Each year, thousands fill the streets of Holyoke for the annual Holyoke St. Patrick’s Parade. The second largest parade in the country is renowned for its marching band, traditional Irish mummers, and of course, floats.
The Sons of Erin in Westfield is known for their award-winning floats which, accompanied by a marching unit, carry the city’s Colleen and her court along the two-and-a-half-mile parade route through downtown Holyoke.
Producer Dave Fraser got a sneak peek of this year’s parade float and chatted with members of the Sons of Erin about the group’s history.
Read the full transcript:
Dave Fraser, Connecting Point: It may not look like much at first, but using Styrofoam, some lumber, and spray paint, this group of imaginative people from the Sons of Erin are well on their way to creating this year’s float, which will carry the Westfield Colleen and her court down the streets of Holyoke on March 19th.
Helen Tymeson, Colleen Committee, Sons of Erin: Part of the thing with the Colleens on the float, they love to see the little girls. The little girls love to see them. Some of the little girls dream of being a Colleen, and their dreams actually do come true sometimes, so it’s exciting for them.
Dave Fraser: The tradition of building floats for the parade goes back 40 years for the Sons of Erin.
Gail Britton, Sons of Erin: It started off small, and then the floats actually got really quite large.
And now that our committee has gotten a little bit smaller, the size of the float has decreased.
Dave Fraser: But that hasn’t decreased their spirit.
Parade Audio: In the city of Westfield, all things Irish center around the Sons of Erin.
Dave Fraser: It’s a magical time of year for members of the Sons, whose family lineage traces back to Ireland. They look forward to Saint Patrick’s Day every year with eager anticipation.
John Sullivan, Sons of Erin: I used to celebrate Saint Patrick’s Day more than birthdays, Christmas, Easter. I always looked forward to it.

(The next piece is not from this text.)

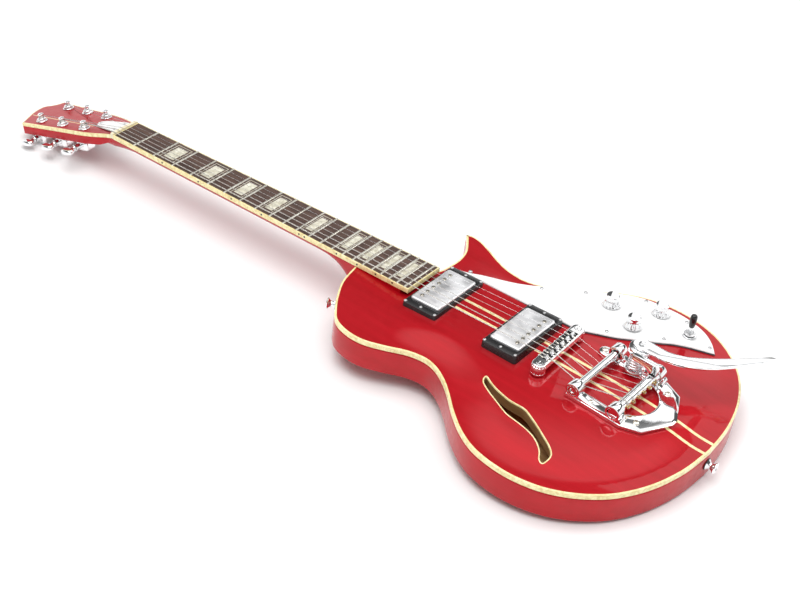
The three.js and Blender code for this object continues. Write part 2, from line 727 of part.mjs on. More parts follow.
const TROUGH = { half: 30.5, wide: 10.8, depth: 5 };

function bridgeBeam() {
  const whole = plate(
    roundedRectangle(2 * BRIDGE_POST_X + 14, BRIDGE_BEAM_WIDTH, 6.8),
    BRIDGE_BEAM_TOP - BRIDGE_BEAM_HEIGHT, BRIDGE_BEAM_TOP, 5);
  const trough = box(
    [-TROUGH.half, TROUGH.half],
    [-TROUGH.wide / 2, TROUGH.wide / 2],
    [BRIDGE_BEAM_TOP - TROUGH.depth, 70]);
  const holes = [-1, 1].map((side) => rod('z', 3.8 + GAP, 40, 70, [side * BRIDGE_POST_X, 0], 16));
  return cut(whole, trough, ...holes);
}

const STRING_AT_BRIDGE_Z = FRET_PLANE_AT_BRIDGE + STRING_ABOVE_BRIDGE;

// A saddle with a roof-shaped crest just under its string.
function saddle(string) {
  const crest = STRING_AT_BRIDGE_Z - STRING_RADII[string] - 0.6;
  const low = BRIDGE_BEAM_TOP - TROUGH.depth + GAP;
  const profile = outline([-2.8, low], [[[2.8, low]], [[2.8, crest - 3]], [[0.5, crest]], [[-0.5, crest]],
    [[-2.8, crest - 3]], [[-2.8, low]]]);
  const geometry = new THREE.ExtrudeGeometry(profile, { depth: 7.2, bevelEnabled: false });
  geometry.rotateX(Math.PI / 2).rotateZ(Math.PI / 2);
  return solid(moved(geometry, stringX(string, STRING_SPAN_AT_BRIDGE) - 3.6, 0, 0));
}

// ---- Vibrato tailpiece ----
const BASE_OUTER = [[47, -48], [47, -114], [38, -135], [4, -152]];

function horseshoeShape() {
  const shape = new THREE.Shape();
  shape.moveTo(-35, -48);
  for (const [x, y] of BASE_OUTER) shape.lineTo(-x, y);
  for (const [x, y] of [...BASE_OUTER].reverse()) shape.lineTo(x, y);
  shape.lineTo(35, -48);
  shape.lineTo(32, -48);
  shape.lineTo(32, -96);
  shape.absarc(0, -96, 31, 0, -Math.PI, true);
  shape.lineTo(-32, -48);
  return shape;
}

function vibratoBase() {
  const sheet = followsTop(horseshoeShape(), GAP, 4.2);
  const trebleEar = followsTop(roundedRectangle(15, 18, 7, RAIL_X, -43), GAP, 4.2);
  const inner = RAIL_X - RAIL_WIDTH / 2;
  const outer = RAIL_X + RAIL_WIDTH / 2;
  const sides = [-1, 1].map((side) => join(
    cut(box(span(side, inner + 0.5, outer - 0.5), [-108, -50], [30, 51]), underTop(GAP)),
    rod('x', BARREL_RADIUS, ...span(side, inner, outer), [ROLLER_Y, AXLE_Z]),
    rod('x', BARREL_RADIUS, ...span(side, inner, outer), [SHAFT_Y, AXLE_Z])));
  const springCup = rod('z', 11.5, 49, SPRING_BASE_Z - GAP, SPRING_XY);
  const bores = [
    rod('x', 2.5 + GAP, -60, 60, [ROLLER_Y, AXLE_Z], 16),
    rod('x', SHAFT_RADIUS + GAP, -60, 60, [SHAFT_Y, AXLE_Z]),
  ];
  return cut(join(sheet, trebleEar, springCup, ...sides), ...bores);
}

function tensionRoller() {
  const inner = RAIL_X - RAIL_WIDTH / 2 - GAP;
  return join(
    rod('x', ROLLER_RADIUS, -inner, inner, [ROLLER_Y, AXLE_Z], 18),
    rod('x', 2.5, -RAIL_X - 5, RAIL_X + 5, [ROLLER_Y, AXLE_Z], 12));
}

// The shaft that holds the ball ends, with the bracket that the arm is mounted on.
function stringShaft() {
  const shaft = rod('x', SHAFT_RADIUS, -RAIL_X - 5, RAIL_X + 5, [SHAFT_Y, AXLE_Z]);
  const pins = [];
  for (let string = 0; string < STRING_COUNT; string++) {
    const x = stringX(string, STRING_SPAN_AT_BRIDGE);
    pins.push(rod('y', 1.1, SHAFT_Y - SHAFT_RADIUS - 3, SHAFT_Y, [x, AXLE_Z], 8));
  }
  const collar = rod('x', SHAFT_RADIUS + 1.5, 28.6, 34.6, [SHAFT_Y, AXLE_Z]);
  const bracketSide = new THREE.Shape();
  bracketSide.moveTo(SHAFT_Y - 3, AXLE_Z + 5);
  bracketSide.splineThru(vectors([[-108, 66], [-104, BRACKET_TOP_Z]]));
  bracketSide.lineTo(-77, BRACKET_TOP_Z);
  bracketSide.lineTo(-77, SPRING_TOP_Z + GAP);
  bracketSide.splineThru(vectors([[-90, 66], [-97, 62], [-100, AXLE_Z + 2]]));
  const webGeometry = new THREE.ExtrudeGeometry(bracketSide, {
    depth: 6,
    bevelEnabled: false,
    curveSegments: 4,
  });
  webGeometry.rotateX(Math.PI / 2).rotateZ(Math.PI / 2);
  const web = solid(moved(webGeometry, 28.6, 0, 0));
  const seat = rod('z', 13, SPRING_TOP_Z + GAP, BRACKET_TOP_Z, ARM_PIVOT);
  return join(shaft, ...pins, collar, web, seat);
}

class ConicalHelix extends THREE.Curve {
  getPoint(t) {
    const angle = t * 2 * Math.PI * 4;
    const radius = THREE.MathUtils.lerp(8.6, 6.6, t);
    const z = THREE.MathUtils.lerp(SPRING_BASE_Z + 1.2, SPRING_TOP_Z - 1.2, t);
    return new THREE.Vector3(
      SPRING_XY[0] + radius * Math.cos(angle), SPRING_XY[1] + radius * Math.sin(angle), z);
  }
}

function vibratoSpring() {
  return tube(new ConicalHelix(), 1.05, 36, 5);
}

// A flat arm that leaves its pivot towards the tail and sweeps out over the treble side.
function vibratoArm() {
  const low = BRACKET_TOP_Z + GAP;
  const blade = outline([38, -77], [
    [[39.5, -92], [41.5, -109], [48, -127.5], [56.5, -140], [68, -151.5], [94.5, -171.5], [123, -190.5]],
    [[127.5, -192], [130.5, -189], [128.5, -184.5]],
    [[104, -163.5], [86, -147], [71, -131], [61, -117], [55.5, -101], [56.5, -77]],
    [[38, -77]],
  ]);
  return join(
    plate(blade, low, low + ARM_THICKNESS, 2),
    rod('z', 9.5, low, low + ARM_THICKNESS, ARM_PIVOT),
    rod('z', 4, low + 1, low + ARM_THICKNESS + 2, ARM_PIVOT, 12));
}

// ---- Strings ----
function guitarString(index) {
  const radius = STRING_RADII[index];
  const place = tunerPlaces()[index];
  const post = new THREE.Vector3(place.x - place.side * (POST_RADIUS + GAP + radius), place.y, POST_HOLE_Z)
    .applyMatrix4(headGroup.matrixWorld);
  const overNut = new THREE.Vector3(
    stringX(index, STRING_SPAN_AT_NUT), SCALE_LENGTH + NUT_LENGTH - 1, STRING_ABOVE_NUT,
  ).applyMatrix4(neckGroup.matrixWorld);
  const x = stringX(index, STRING_SPAN_AT_BRIDGE);
  const saddleY = BRIDGE_Y + x * Math.tan(radians(BRIDGE_SLANT));
  const overSaddle = new THREE.Vector3(x, saddleY, STRING_AT_BRIDGE_Z);
  const underRoller = new THREE.Vector3(x, ROLLER_Y, AXLE_Z - ROLLER_RADIUS - 0.5 - radius);
  const overShaft = new THREE.Vector3(x, SHAFT_Y + 1, AXLE_Z + SHAFT_RADIUS + 0.5 + radius);
  const bends = [post, overNut, overSaddle, underRoller, overShaft];
  return tube(new BentWire(bends), radius, bends.length - 1, 6);
}

// ---- Assembly ----
addPiece('body', body(), RED);
addPiece('body_top', bodyTop(), RED);
addPiece('neck', neck(), RED, neckGroup);
addPiece('fretboard', fretboard(), ROSEWOOD, neckGroup);
addPiece('nut', nut(), CREAM, neckGroup);
addPiece('truss_rod', trussRod(), STEEL, neckGroup);
addPiece('truss_rod_cover', trussRodCover(), WHITE, headGroup);

addPiece('pickguard', pickguard(), WHITE);
addPiece('neck_pickup_ring', pickupRing(NECK_PICKUP_Y, -4.8), BLACK, neckGroup);
addPiece('bridge_pickup_ring', pickupRing(BRIDGE_PICKUP_Y, -3.3), BLACK, neckGroup);
addPiece('neck_pickup', pickup(NECK_PICKUP_Y, -2, -24), SATIN_CHROME, neckGroup);
addPiece('bridge_pickup', pickup(BRIDGE_PICKUP_Y, -1.2, -24), SATIN_CHROME, neckGroup);

KNOB_CENTRES.forEach((centre, i) => addPiece(`knob_${i + 1}`, knob(centre), CHROME));
addPiece('control_plate', controlPlate(), STEEL);
addPiece('control_cover', plate(cavityShape(1.1), GAP, 2.6, 4), BLACK);
addPiece('switch_body', switchBody(), CHROME);
const lever = addPiece('switch_lever', switchLever(), BLACK);
lever.position.set(...SWITCH_CENTRE, SWITCH_PIVOT_Z);
addPiece('output_jack', outputJack(), CHROME);

addPiece('bridge_beam', bridgeBeam(), CHROME, bridgeGroup);
addPiece('bridge_post_bass', bridgePost(-1), CHROME, bridgeGroup);
addPiece('bridge_post_treble', bridgePost(1), CHROME, bridgeGroup);
for (let string = 0; string < STRING_COUNT; string++) {
  addPiece(`saddle_${string + 1}`, saddle(string), BRASS, bridgeGroup);
}

addPiece('vibrato_base', vibratoBase(), CHROME);
addPiece('tension_roller', tensionRoller(), CHROME);
addPiece('string_shaft', stringShaft(), CHROME);
addPiece('vibrato_spring', vibratoSpring(), STEEL);
addPiece('vibrato_arm', vibratoArm(), WHITE);

const upperButton = addPiece('strap_button_upper', strapButton(), CHROME);
const shoulderNormal = new THREE.Vector3(-23, 41, 0).normalize();
upperButton.position.set(...UPPER_STRAP_BUTTON, STRAP_BUTTON_Z).addScaledVector(shoulderNormal, GAP);
upperButton.quaternion.setFromUnitVectors(new THREE.Vector3(0, 0, 1), shoulderNormal);
const tailButton = addPiece('strap_button_tail', strapButton(), CHROME);
tailButton.position.set(TAIL_STRAP_BUTTON[0], TAIL_STRAP_BUTTON[1] - GAP, STRAP_BUTTON_Z);
tailButton.rotation.x = Math.PI / 2;

tunerPlaces().forEach((place, i) => {
  addPiece(`tuner_housing_${i + 1}`, tunerHousing(place), CHROME, headGroup);
  const post = addPiece(`tuner_post_${i + 1}`, tunerPost(), CHROME, headGroup);
  post.position.set(place.x, place.y, 0);
  const button = addPiece(`tuner_button_${i + 1}`, tunerButton(Math.abs(place.x)), CHROME, headGroup);
  button.position.set(0, place.y + WORM_OFFSET, -TUNER_AXIS_DEPTH);
  button.rotation.y = place.side > 0 ? 0 : Math.PI;
  addPiece(`string_${i + 1}`, guitarString(i), STEEL);
});

export default guitar;
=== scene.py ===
from functools import partial
from math import copysign, cos, dist, exp, pi, radians, sin, tan, tau

import bmesh
import bpy
import numpy as np
from mathutils import Matrix, Vector
from mathutils.geometry import delaunay_2d_cdt


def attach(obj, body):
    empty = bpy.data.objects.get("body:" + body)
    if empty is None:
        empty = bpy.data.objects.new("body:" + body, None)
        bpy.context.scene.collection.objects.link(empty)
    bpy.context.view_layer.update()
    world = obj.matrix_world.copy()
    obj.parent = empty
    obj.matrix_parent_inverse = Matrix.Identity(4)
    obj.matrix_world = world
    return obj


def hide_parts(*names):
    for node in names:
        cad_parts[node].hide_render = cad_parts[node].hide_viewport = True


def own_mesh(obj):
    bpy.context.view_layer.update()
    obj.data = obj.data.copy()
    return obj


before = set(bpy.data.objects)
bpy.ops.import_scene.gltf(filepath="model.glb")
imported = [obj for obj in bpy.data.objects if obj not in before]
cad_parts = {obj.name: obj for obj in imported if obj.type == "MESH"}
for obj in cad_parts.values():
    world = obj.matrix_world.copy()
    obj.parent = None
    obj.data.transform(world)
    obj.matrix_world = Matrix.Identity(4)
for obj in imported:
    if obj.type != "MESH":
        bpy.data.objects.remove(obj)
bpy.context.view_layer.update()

# Everything below is worked out in millimetres in the row frame, and brought to metres as it is made.
MM = 0.001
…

Mike McMahon, Sons of Erin: It means it’ll be busy down here, I can tell you that much.
Jim Mulvenna, Sons of Erin: We’ll be celebrating for a whole, whole month.

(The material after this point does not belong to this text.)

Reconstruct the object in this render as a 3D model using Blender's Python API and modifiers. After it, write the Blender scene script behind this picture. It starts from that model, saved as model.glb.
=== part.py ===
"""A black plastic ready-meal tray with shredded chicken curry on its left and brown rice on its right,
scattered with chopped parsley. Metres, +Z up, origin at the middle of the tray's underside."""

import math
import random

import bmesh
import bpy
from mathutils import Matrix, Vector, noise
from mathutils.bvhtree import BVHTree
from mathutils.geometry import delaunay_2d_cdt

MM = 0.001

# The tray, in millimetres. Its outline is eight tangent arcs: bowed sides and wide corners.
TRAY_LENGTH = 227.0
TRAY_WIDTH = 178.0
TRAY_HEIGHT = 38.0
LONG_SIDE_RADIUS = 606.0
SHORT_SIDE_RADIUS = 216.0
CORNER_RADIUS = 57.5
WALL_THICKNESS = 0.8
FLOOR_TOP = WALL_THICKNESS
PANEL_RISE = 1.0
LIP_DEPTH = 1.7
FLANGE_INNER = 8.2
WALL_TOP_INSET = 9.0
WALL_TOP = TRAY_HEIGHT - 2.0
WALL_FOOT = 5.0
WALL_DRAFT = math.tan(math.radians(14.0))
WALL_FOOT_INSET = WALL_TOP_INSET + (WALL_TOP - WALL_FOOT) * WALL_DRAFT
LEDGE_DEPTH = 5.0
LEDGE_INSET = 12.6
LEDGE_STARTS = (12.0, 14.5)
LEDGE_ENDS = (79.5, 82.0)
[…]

Gail Britton: This time of year, you start to, people kind of start coming out of the woodwork. And so, you see people that you haven’t seen in a really long time.
So, it’s kind of like the Sons of Erin becomes almost like a gathering space, for these people who’ve had connections, and they are able to reconnect this this time of year.

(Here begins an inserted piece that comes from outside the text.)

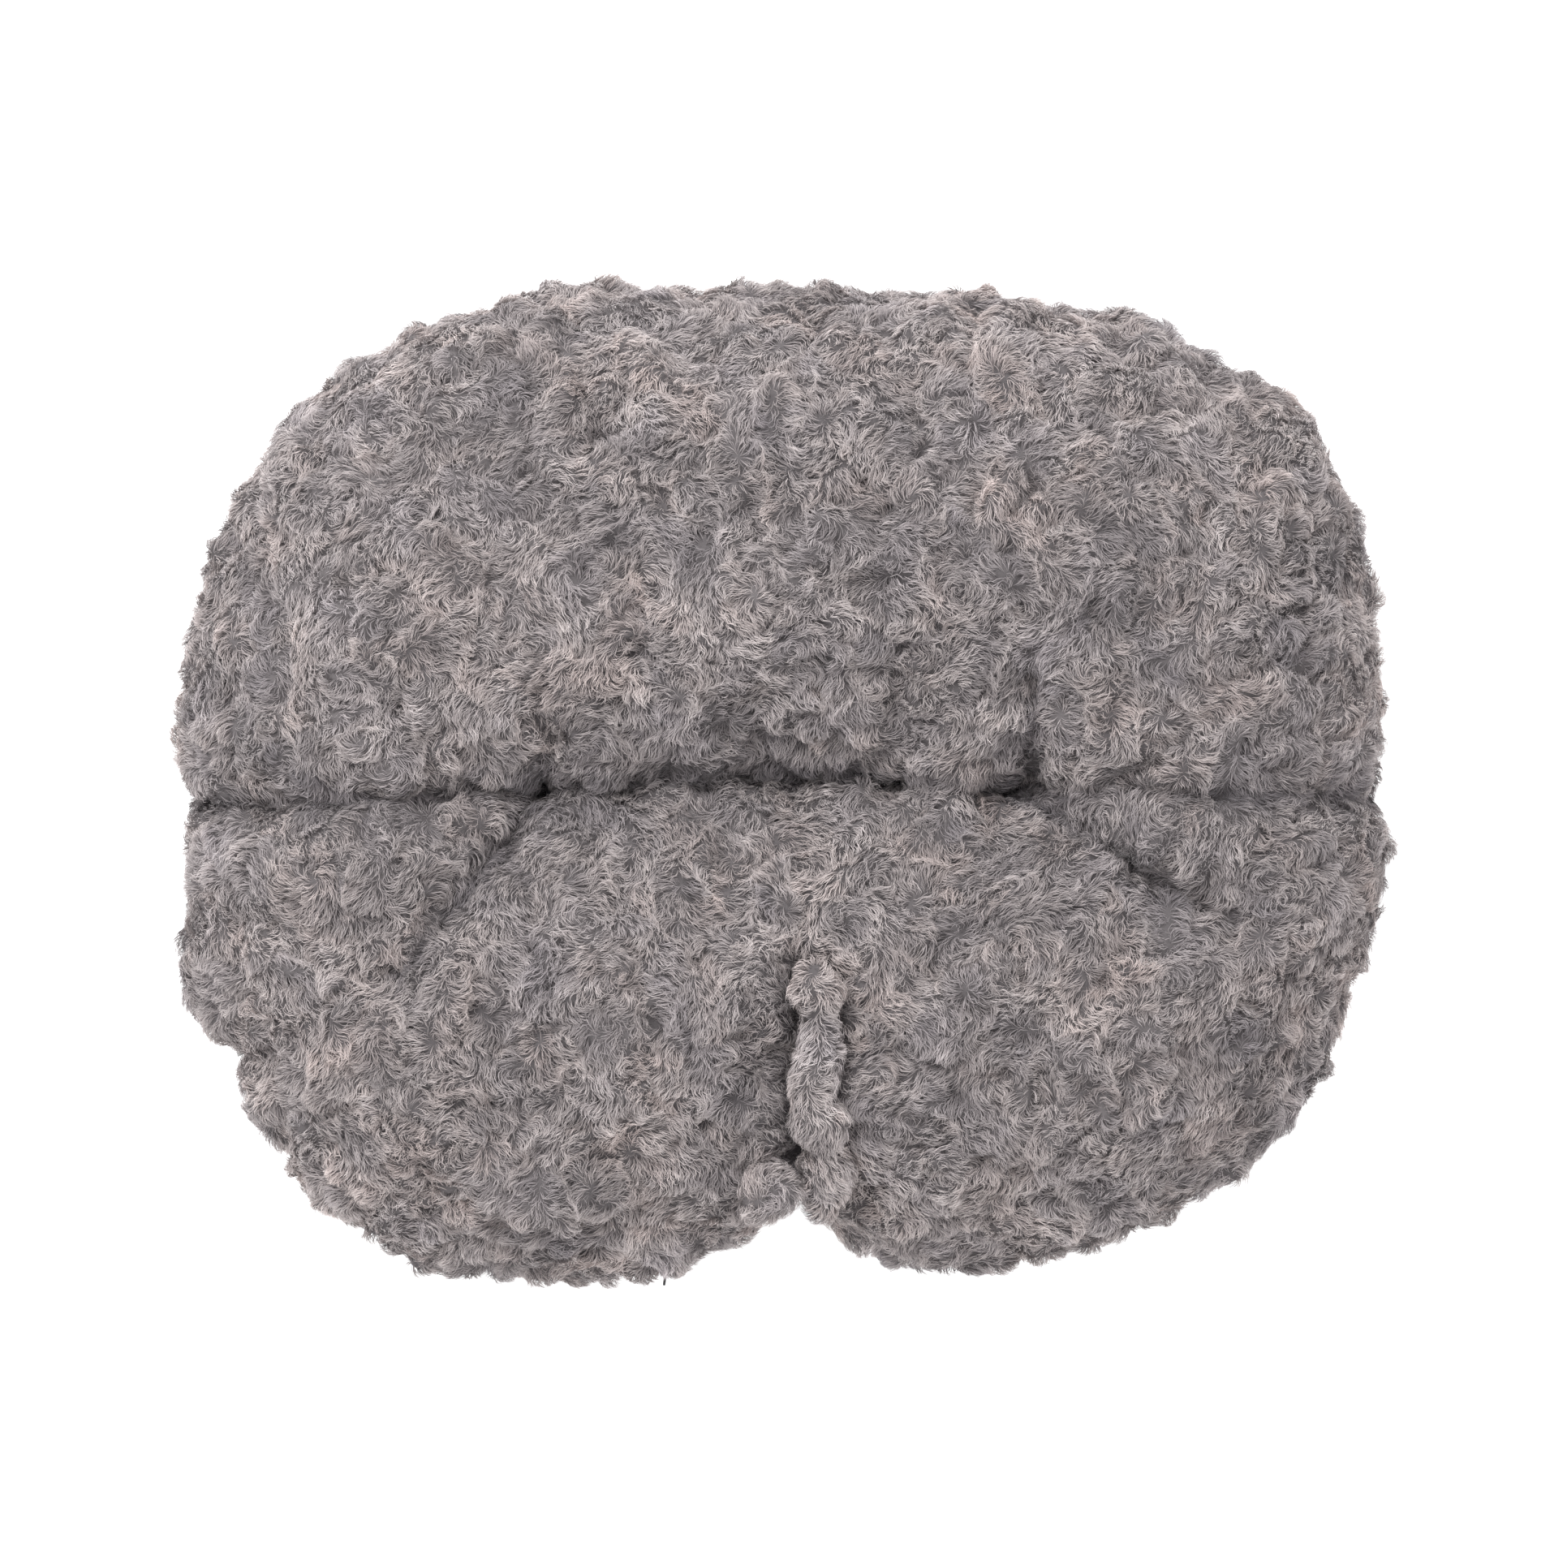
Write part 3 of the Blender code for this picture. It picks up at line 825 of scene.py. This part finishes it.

Dave Fraser: The history of the Sons of Erin dates back to 1978, when an organizational meeting was held. Notes from that first meeting included objectives of the club, the need to be chartered, how to seek legal counsel, and, of course, what to call themselves.
John Sullivan: Tommy’s father came back from Ireland with a gift with me, with the Irish coats of arms of different families, and on it was the Sons of Erin. So, we were discussing names. I can remember Mac, you had the “Friendly Sons of Saint Patrick,” and Johnny Kane had the “Irish Turf Club.”
And and I said, “Geez, how about the Sons of Erin?” And they went and said, “Nice and short to write on checks.”
Dave Fraser: The Sons, as it is more commonly known, began to hold regular meetings above what was then a donut shop on Elm Street in the city’s downtown.
Founding member Mike McMahon remembers the early years.
Mike McMahon, Sons of Erin: Right there, that was our opening night, I think it was June 26th, 1979. And that was my father on one side, my grandfather in the middle, and me on the outside.
I was 26 then, and I’m going to be 71 next month. So, back then we were the young guys. Now, we’re the old guys.
Dave Fraser: As the membership grew, it was time to expand, and the club was able to purchase this site on William Street in 1984.
Jim Mulvenna, Sons of Erin: It has come a long way, I mean when we first started, we just had a small place, and we got involved in a number of different things citywide, and we got involved with of course, of Holyoke Saint Patrick’s Parade, where we build this float. And we have Colleens and everything that go along with it.
Parade Audio: This year’s float is the grand prize winner.
Dave Fraser: Over the years, the Sons have had a proud tradition of creating award-winning floats for their cities Colleen and her court to ride on.
This year’s float is based on the Tommy Makem song, “Four Green Fields.” The song is about Ireland, personified as an old woman, and its four provinces represented by green fields, one of which remains occupied by the British. Also on the float are flowers, representing the hope for Ireland’s reunification.
Mary Jane McMahon, Sons of Erin: Over the years, in the 40 years, we’ve had children coming in to help, and when they’ve grown up into adults, they’ve come back and had their children come and help.
My son worked on the float, many years ago so, it’s a nice family club tradition.
Dave Fraser: So, what started with a simple idea, discussed by a few guys over some beers, still shines true today.
And although at over 900 members, much larger than the founders envisioned, the Sons of Erin is still a close-knit social community of Irish American descendants, gathering to promote and foster Irish heritage and interests in western Massachusetts.